Yes to black point compensation. You don’t want those blacks unnecessarily crushed. I don’t know if the issue you raised is still a problem in Firefox or not, but if you dont tick Black point compensation they will always get crushed to black. Whereas if you tick Black point compensation, they will only get crushed to black on browsers that don’t support it. At least that’s my understanding.

Someone above linked to elle stone’s website. She has an article or two on the different flavours of srgb. Where given the choice I use v2. V4 profiles are typically best for editing, but not every platform displays them correctly (or at least that was the case a few years ago), so v2 is safer for finished product.

However, using a color managed (CM) display in all your software impacts how you process the image. Let’s say, if it looks lighter when activating CM display, you will compensate the exposure/curve to make it darker. To you, the end results of both workflows (with/without CM) should be (approximately) visually equal. But then the other user at other computer will see both visually different.

I guess that with CM the end result of what I see should be closer to what the other users see, right? Sorry if this is a silly question…

Yes. I learned this the hard way when I had a low quality LCD monitor and I ended up processing all my pictures with a magenta tint. I calibrated my mid range IPS monitor when I bought it, and basically did not have to change anything. After several years, each time I try to see if it is calibrated, it is spot on. (I don’t have special hardware for calibration, I check it with charts).

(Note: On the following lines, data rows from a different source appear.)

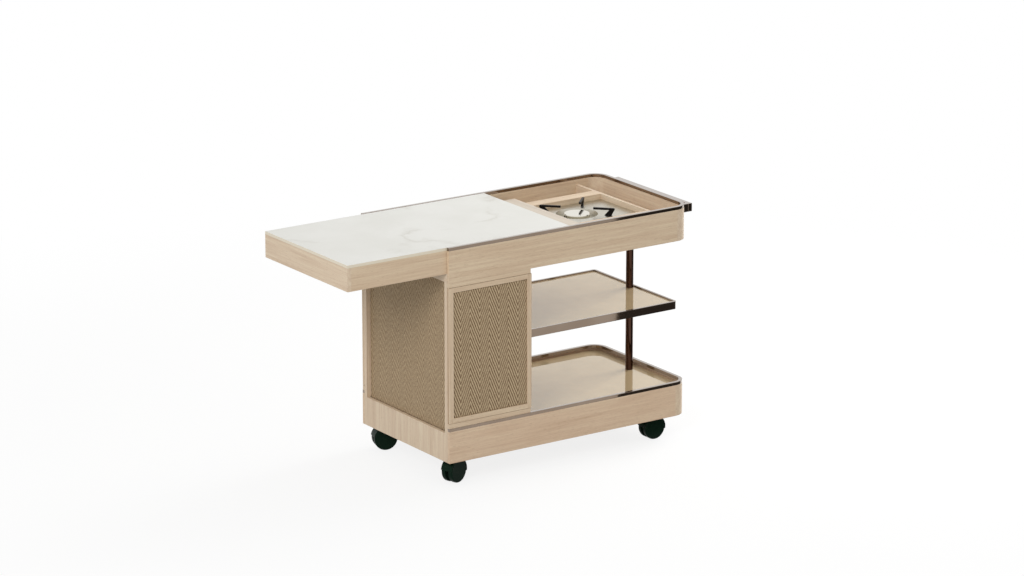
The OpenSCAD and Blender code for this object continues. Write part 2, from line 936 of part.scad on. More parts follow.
base_front();
base_back();
base_end();
base_round_end();
base_bottom();
base_battens();
base_floor();
base_rim();
base_mirror();
end_stiles();
end_weave();
cabinet_bottom();
cabinet_top();
cabinet_side();
shelf_edge();
shelf_board();
shelf_mirror();
post();
tray_front();
tray_back();
tray_round_end();
tray_end_rail();
tray_floor();
tray_rim();
partition();
guide_rails();
handle_bar();
handle_legs();
handle_studs();
surround_left();
surround_back();
surround_front();
hob_plate();
burner_base();
burner_cap();
pan_arms();
igniter();
gas_valve();
knob();
stone_top();
skirt_front();
skirt_back();
skirt_end();
runners();
door_front_frame();
door_front_weave();
door_back_frame();
door_back_weave();
door_pivots();
caster_plates();
caster_bolts();
caster_fl_fork();
caster_fl_wheels();
caster_fr_fork();
caster_fr_wheels();
caster_bl_fork();
caster_bl_wheels();
caster_br_fork();
caster_br_wheels();
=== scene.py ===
import math

import bmesh
import bpy
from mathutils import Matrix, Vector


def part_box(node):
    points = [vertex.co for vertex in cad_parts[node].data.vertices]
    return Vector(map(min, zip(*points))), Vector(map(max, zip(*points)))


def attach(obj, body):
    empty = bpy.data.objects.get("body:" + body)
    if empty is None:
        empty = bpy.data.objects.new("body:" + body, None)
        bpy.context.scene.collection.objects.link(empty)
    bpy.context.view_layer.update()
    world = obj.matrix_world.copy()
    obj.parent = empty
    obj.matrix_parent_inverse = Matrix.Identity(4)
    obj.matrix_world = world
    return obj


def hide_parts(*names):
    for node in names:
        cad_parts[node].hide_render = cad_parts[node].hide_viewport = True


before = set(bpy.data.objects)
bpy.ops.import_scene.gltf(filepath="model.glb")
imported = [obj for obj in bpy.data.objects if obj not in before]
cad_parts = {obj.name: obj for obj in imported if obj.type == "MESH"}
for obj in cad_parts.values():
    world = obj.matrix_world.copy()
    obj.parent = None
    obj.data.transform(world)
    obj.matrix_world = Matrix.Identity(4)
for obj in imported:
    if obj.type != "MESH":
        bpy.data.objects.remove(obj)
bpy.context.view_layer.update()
print("trolley frame loaded:", len(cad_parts), "nodes")


def toLinear(hexColour):
    channels = [int(hexColour[i:i + 2], 16) / 255 for i in (1, 3, 5)]
    linear = [c / 12.92 if c <= 0.04045 else ((c + 0.055) / 1.055) ** 2.4 for c in channels]
    return (*linear, 1.0)


def addNode(tree, kind, sockets=None, stops=(), **settings):
    # a node given to a socket stands for its first output in use, a string for a hex colour,
    # and a single number in a stop for a grey
    node = tree.nodes.new("ShaderNode" + kind)
    for key, value in settings.items():
        setattr(node, key, value)
    for key, value in (sockets or {}).items():
        if isinstance(value, bpy.types.Node):
            value = next(output for output in value.outputs if output.enabled)
        if isinstance(value, bpy.types.NodeSocket):
            tree.links.new(value, node.inputs[key])
        else:
            node.inputs[key].default_value = toLinear(value) if isinstance(value, str) else value
    if stops:
        elements = node.color_ramp.elements
        while len(elements) < len(stops):
            elements.new(0.5)
        for element, (position, colour) in zip(elements, stops):
            element.position = position
            grey = (colour, colour, colour, 1)
            element.color = toLinear(colour) if isinstance(colour, str) else grey
    return node


def newMaterial(name):
    material = bpy.data.materials.new(name)
    material.use_nodes = True
    material.node_tree.nodes.clear()
    return material, material.node_tree


def put(material, *names):
    for name in names:
        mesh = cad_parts[name].data
        mesh.materials.clear()
        mesh.materials.append(material)


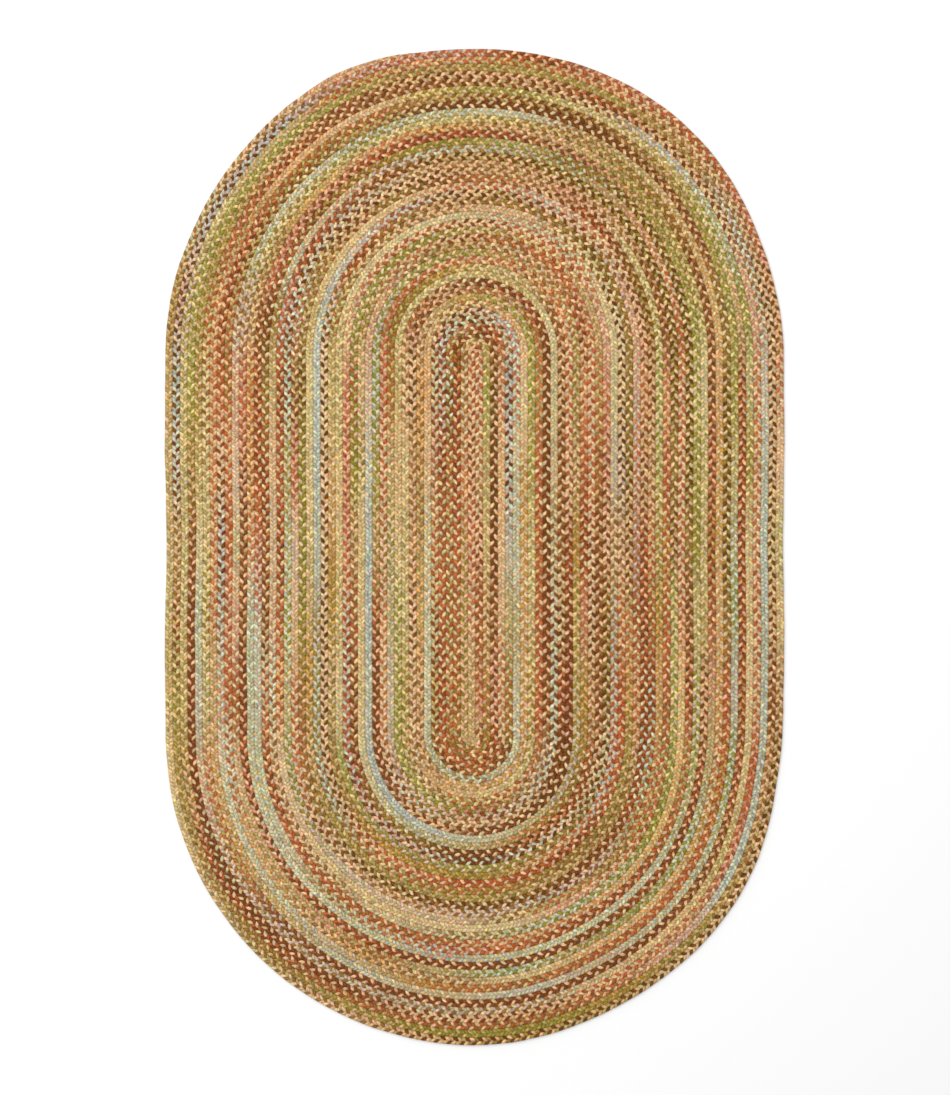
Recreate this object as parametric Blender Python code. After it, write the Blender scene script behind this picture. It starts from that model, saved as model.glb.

My problem could be here. I don’t know where is the black point compensation in Darktable (the only place in the manual where the expression “black point compensation” appears is for printing). In GIMP and RawTable it is clear.

Interesting. I always used V4 in RawTherapee. Maybe I should switch to V2.

Again, thanks a lot for your patience…

Cheers,

L.

Wouldn’t I want to use sRGB for soft proofing since that’s what jpeg uses?

Someone correct me if wrong, I’m quite sure we are viewing the image in output space when softproof is off. So if ouptut profile is set to srgb (as it should be if saving to web), then there is no need to softproof srgb, as you are already seeing it. However if output profile is set to something else (eg. rec 2020 or pro photo) and you want to see how it looks for web display, then softproofing in srgb makes sense. (Even then, a difference might not be noticeable, if a) all colours are in srgb gamut, or b) your monitor can’t display more than srgb - but I digress).

However contrary to what I said before, there is probably no need to soft proof according to monitor profile either, given we are already viewing on that device, so its a good thing you mentioned it. If I had a reason for soft proofing monitor profile, I can’t recall what it was!

If you do two edits of the same image image, 1) on calibrated display, properly colour managed, 2) uncalibrated display, not colour managed, then you will likely get two different results. Lets say you place edit 1 and edit 2 on different screens, side by side, and edit them so they look exactly the same - it doesn’t mean they really are exactly the same. In fact, they are different. Ie. If you were to display them on the same screen, they would both look different. So all we can really do as photographers is get things looking how we want on a calibrated display, with properly colour managed workflow. That way, what we see is correct. And what viewers with calibrated monitors see is correct. And those with uncalibrated monitors, we cross our fingers and pray its not too far off, but in some cases it will be.

I don’t know where black point compensation is in darktable either. I seem to recall Aurelien saying somewhere they didn’t use it in the pixel pipe, but I have no idea if they use it in export profiles.